[Entries with model source code]
———

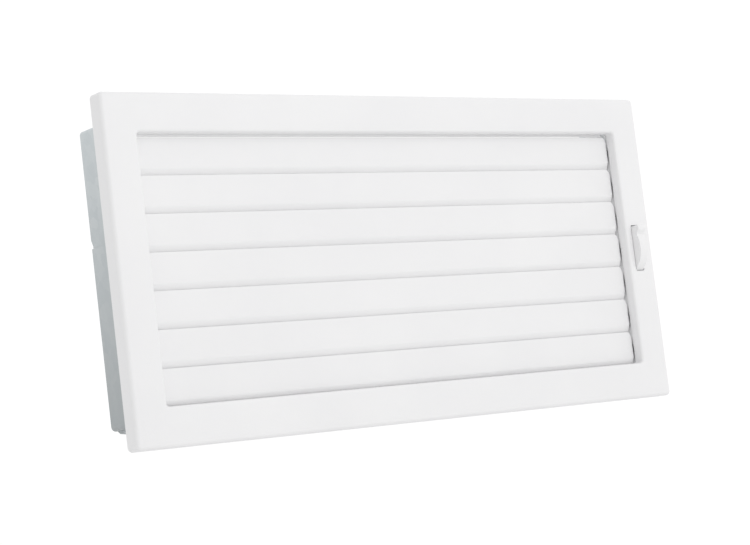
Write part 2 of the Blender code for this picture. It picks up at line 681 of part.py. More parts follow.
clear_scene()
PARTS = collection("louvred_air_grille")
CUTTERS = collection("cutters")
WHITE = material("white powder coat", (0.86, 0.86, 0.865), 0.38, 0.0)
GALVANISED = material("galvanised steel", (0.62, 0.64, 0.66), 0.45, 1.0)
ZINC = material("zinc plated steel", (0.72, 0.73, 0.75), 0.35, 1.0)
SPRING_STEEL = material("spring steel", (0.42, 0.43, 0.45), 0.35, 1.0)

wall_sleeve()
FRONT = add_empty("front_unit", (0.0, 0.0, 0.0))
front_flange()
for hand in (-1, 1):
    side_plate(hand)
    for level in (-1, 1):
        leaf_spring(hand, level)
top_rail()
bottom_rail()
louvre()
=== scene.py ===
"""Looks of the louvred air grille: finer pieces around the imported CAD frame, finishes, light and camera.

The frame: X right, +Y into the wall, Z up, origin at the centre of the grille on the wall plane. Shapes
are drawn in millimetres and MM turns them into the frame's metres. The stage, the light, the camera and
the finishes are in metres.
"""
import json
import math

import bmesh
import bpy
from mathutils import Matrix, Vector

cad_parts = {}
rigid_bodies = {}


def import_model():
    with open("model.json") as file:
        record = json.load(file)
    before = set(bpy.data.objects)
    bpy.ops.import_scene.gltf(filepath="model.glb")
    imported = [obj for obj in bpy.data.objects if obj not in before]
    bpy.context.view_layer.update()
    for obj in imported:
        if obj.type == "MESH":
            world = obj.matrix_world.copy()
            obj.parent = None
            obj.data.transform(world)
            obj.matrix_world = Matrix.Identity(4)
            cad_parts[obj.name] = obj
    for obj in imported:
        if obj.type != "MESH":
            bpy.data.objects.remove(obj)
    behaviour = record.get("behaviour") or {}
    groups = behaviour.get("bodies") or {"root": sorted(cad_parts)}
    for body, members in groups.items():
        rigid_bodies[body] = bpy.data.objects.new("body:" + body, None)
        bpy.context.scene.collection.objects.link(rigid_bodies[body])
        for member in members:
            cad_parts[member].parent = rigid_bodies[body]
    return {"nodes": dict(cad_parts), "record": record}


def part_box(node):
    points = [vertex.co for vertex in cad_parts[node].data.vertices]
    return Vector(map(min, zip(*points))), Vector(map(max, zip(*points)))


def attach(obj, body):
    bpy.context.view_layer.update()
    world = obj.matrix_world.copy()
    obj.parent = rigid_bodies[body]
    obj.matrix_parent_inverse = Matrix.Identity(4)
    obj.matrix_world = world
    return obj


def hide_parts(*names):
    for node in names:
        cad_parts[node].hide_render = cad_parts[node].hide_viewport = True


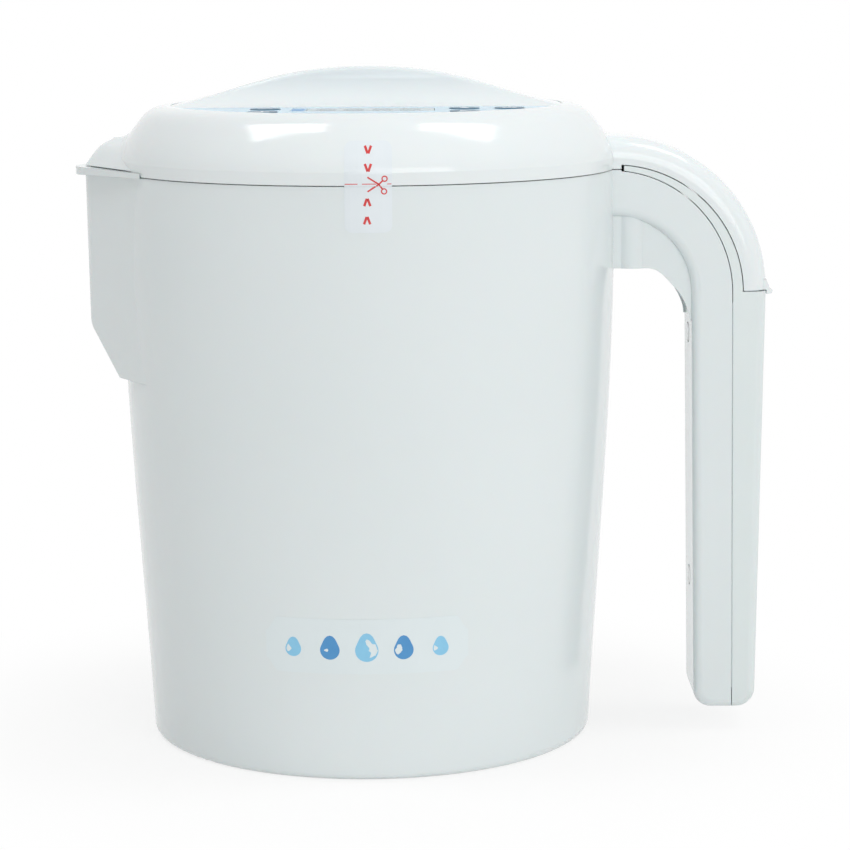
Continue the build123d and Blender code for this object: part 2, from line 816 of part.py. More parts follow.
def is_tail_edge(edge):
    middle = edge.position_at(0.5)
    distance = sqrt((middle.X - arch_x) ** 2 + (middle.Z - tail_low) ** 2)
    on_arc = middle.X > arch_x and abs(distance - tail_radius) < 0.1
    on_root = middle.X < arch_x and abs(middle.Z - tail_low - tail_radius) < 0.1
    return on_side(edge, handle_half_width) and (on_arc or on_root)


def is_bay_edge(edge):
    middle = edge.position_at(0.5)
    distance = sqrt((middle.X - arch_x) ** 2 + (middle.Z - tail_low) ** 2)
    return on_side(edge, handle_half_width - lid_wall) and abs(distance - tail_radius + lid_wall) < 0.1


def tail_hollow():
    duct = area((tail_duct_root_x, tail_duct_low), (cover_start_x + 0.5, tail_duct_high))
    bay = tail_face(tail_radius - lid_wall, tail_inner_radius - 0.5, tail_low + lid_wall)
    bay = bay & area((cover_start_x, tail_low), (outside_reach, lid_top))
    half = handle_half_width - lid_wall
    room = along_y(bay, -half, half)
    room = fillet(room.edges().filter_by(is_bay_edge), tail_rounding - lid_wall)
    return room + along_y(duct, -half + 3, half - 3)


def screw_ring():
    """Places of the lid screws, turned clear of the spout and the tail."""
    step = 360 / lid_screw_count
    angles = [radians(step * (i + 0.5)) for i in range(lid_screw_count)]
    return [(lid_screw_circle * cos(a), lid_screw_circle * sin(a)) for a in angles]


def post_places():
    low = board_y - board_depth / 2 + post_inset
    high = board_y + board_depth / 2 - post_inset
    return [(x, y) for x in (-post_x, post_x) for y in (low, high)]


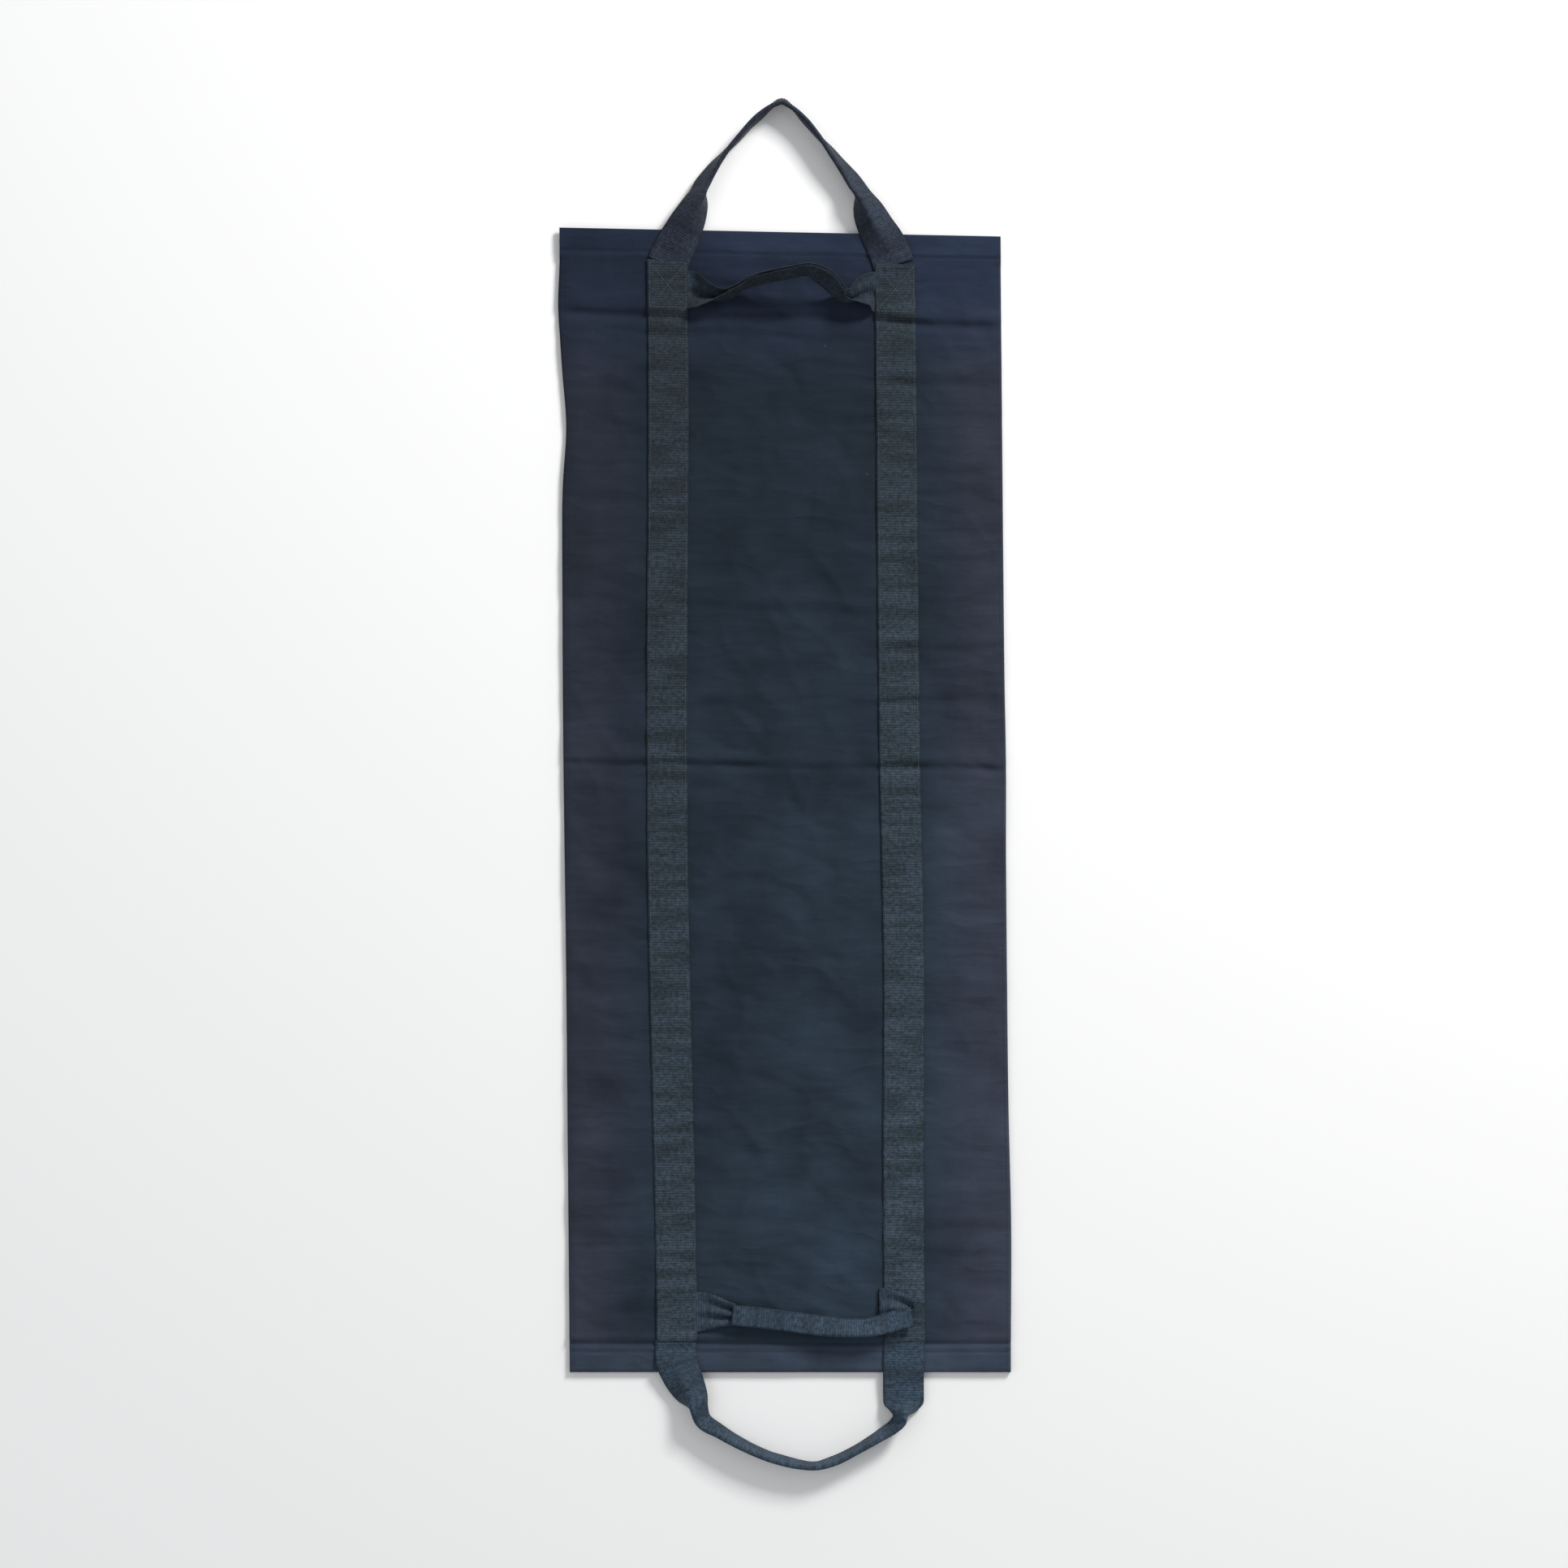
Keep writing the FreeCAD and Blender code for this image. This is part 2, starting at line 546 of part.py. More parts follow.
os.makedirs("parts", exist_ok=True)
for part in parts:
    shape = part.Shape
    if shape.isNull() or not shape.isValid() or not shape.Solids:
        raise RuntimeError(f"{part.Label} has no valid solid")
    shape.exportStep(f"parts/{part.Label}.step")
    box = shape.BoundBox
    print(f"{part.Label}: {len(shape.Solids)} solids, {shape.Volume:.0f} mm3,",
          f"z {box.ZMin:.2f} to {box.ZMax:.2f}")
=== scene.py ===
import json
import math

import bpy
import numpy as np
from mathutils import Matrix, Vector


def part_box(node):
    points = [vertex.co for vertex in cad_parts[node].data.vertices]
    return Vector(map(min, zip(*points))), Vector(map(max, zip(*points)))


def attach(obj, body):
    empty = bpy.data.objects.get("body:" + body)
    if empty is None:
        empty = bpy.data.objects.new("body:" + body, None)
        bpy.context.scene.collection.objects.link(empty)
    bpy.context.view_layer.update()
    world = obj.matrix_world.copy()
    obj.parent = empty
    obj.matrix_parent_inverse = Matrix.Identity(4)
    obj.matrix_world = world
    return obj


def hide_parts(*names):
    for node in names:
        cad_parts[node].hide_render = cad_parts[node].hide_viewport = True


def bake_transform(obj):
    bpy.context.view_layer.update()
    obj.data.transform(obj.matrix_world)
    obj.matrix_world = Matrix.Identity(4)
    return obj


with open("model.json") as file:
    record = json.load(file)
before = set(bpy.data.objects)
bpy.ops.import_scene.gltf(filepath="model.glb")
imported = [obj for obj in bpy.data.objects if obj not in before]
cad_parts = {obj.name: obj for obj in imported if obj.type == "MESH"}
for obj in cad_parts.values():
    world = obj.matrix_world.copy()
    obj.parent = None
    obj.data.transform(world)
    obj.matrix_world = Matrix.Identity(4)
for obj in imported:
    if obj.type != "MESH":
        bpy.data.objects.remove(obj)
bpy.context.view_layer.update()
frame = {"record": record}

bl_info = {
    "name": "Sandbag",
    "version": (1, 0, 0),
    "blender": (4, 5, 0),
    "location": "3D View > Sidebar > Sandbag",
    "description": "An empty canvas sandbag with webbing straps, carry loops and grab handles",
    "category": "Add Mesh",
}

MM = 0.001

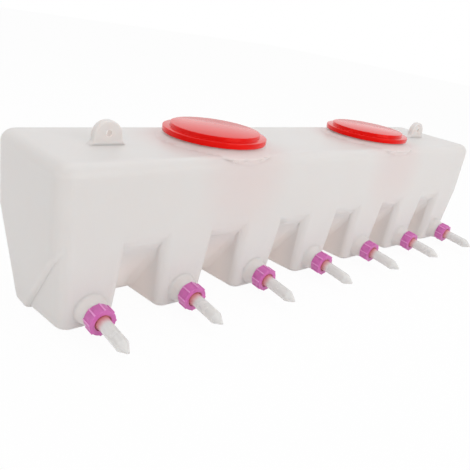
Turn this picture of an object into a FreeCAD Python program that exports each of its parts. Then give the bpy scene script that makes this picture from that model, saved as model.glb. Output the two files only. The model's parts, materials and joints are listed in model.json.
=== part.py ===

———

▶ [Problem details]:
Look back at the data above. Transcribe exactly the lines starting at the line that contains "(0.0, 0.0, 0.0))" and ending at the line that contains "cad_parts[member].parent = rigid_bodies[body]".

▶ [Response below]:
FRONT = add_empty("front_unit", (0.0, 0.0, 0.0))
front_flange()
for hand in (-1, 1):
    side_plate(hand)
    for level in (-1, 1):
        leaf_spring(hand, level)
top_rail()
bottom_rail()
louvre()
=== scene.py ===
"""Looks of the louvred air grille: finer pieces around the imported CAD frame, finishes, light and camera.

The frame: X right, +Y into the wall, Z up, origin at the centre of the grille on the wall plane. Shapes
are drawn in millimetres and MM turns them into the frame's metres. The stage, the light, the camera and
the finishes are in metres.
"""
import json
import math

import bmesh
import bpy
from mathutils import Matrix, Vector

cad_parts = {}
rigid_bodies = {}


def import_model():
    with open("model.json") as file:
        record = json.load(file)
    before = set(bpy.data.objects)
    bpy.ops.import_scene.gltf(filepath="model.glb")
    imported = [obj for obj in bpy.data.objects if obj not in before]
    bpy.context.view_layer.update()
    for obj in imported:
        if obj.type == "MESH":
            world = obj.matrix_world.copy()
            obj.parent = None
            obj.data.transform(world)
            obj.matrix_world = Matrix.Identity(4)
            cad_parts[obj.name] = obj
    for obj in imported:
        if obj.type != "MESH":
            bpy.data.objects.remove(obj)
    behaviour = record.get("behaviour") or {}
    groups = behaviour.get("bodies") or {"root": sorted(cad_parts)}
    for body, members in groups.items():
        rigid_bodies[body] = bpy.data.objects.new("body:" + body, None)
        bpy.context.scene.collection.objects.link(rigid_bodies[body])
        for member in members:
            cad_parts[member].parent = rigid_bodies[body]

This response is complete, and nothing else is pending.